The method calculates the area of a square. That is all it should do is do the calculations and return that value, but we're also displaying the result to the screen. These should be regarded as two separate methods, CalculateArea() and PrintArea(). The displaying to the screen statement in the original method is known as a side-effect, these should be avoided when writing methods. Once we've removed the side-effect the method can be used in a console application, a web application, an application using a graphical user interface and so on. This is known as separation of concerns, the method should be responsible for one thing either calculating the area or printing the output but not both.
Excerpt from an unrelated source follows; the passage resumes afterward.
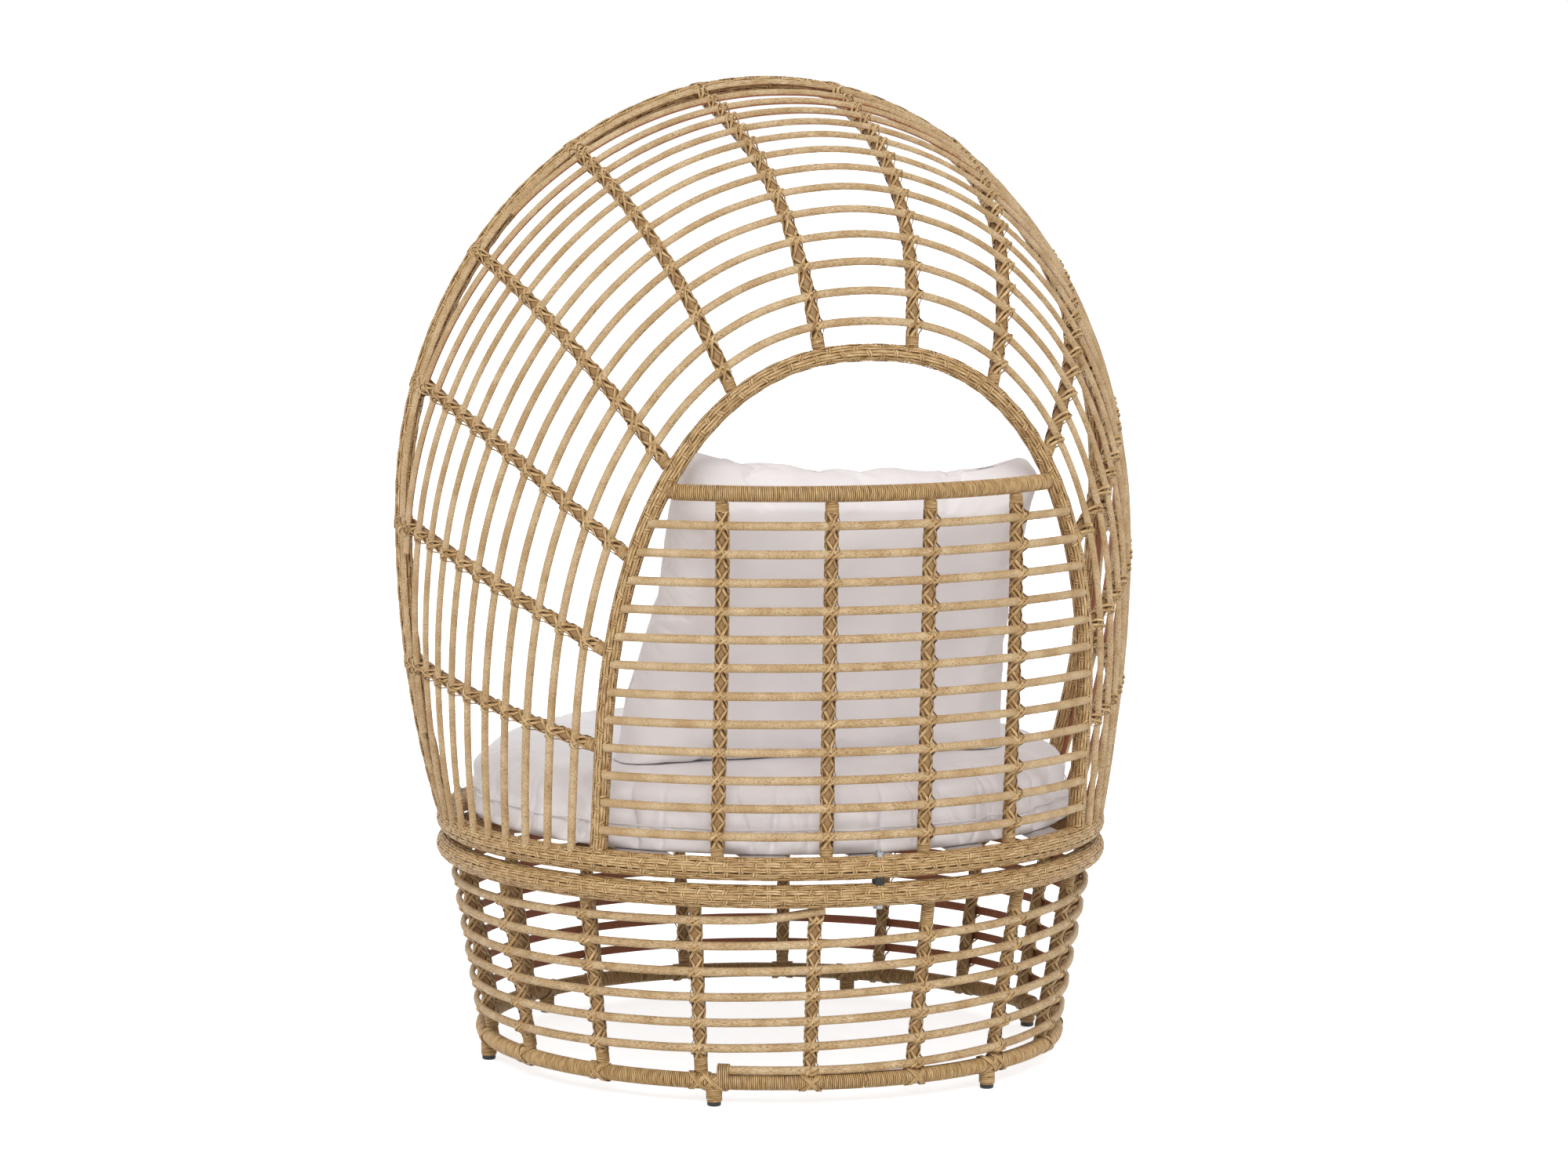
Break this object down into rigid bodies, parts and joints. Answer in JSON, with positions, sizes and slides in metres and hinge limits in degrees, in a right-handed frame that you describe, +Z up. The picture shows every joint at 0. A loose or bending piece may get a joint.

The change needed is to make this method return the value of the area to the calling program:

public int CalculateAreaOfSquare(int side1, int side2)
{
    return side1 * side2;
}

Procedural abstraction involves making the procedure as generalised as possible.

Data abstraction

Thinking back to the Shuffle() example. This needed a DeckOfCards to be passed in and a deck of cards returned. That data type could be defined as a struct or an an object. Internally, this deck of cards will be made up of \(52\) playing cards, another user-defined data type, card, that could be a struct or an object with variables for its rank and suit, but how will this deck of cards be organised? It could be an array, a list, a stack, a queue or other structure we can use to organise data.

When we call the Shuffle() method we pass the Deck data type. It's hidden from us, as we call the method, how the Deck has been implemented. Is it an array of cards? Perhaps it's a list? Either the array or the list could be organised as a stack, or a queue. The point is the details of how the data is being organised has been hidden.

Further, how that data structure itself has been implemented is also hidden. If it's a stack of cards we'd expect to find methods to manipulate the stack, such as Push() to add an item to the top of the stack, and Pop() to remove the item at the top of the stack. Again, how these methods have been implemented are not revealed unless we inspect the code at the lowest level.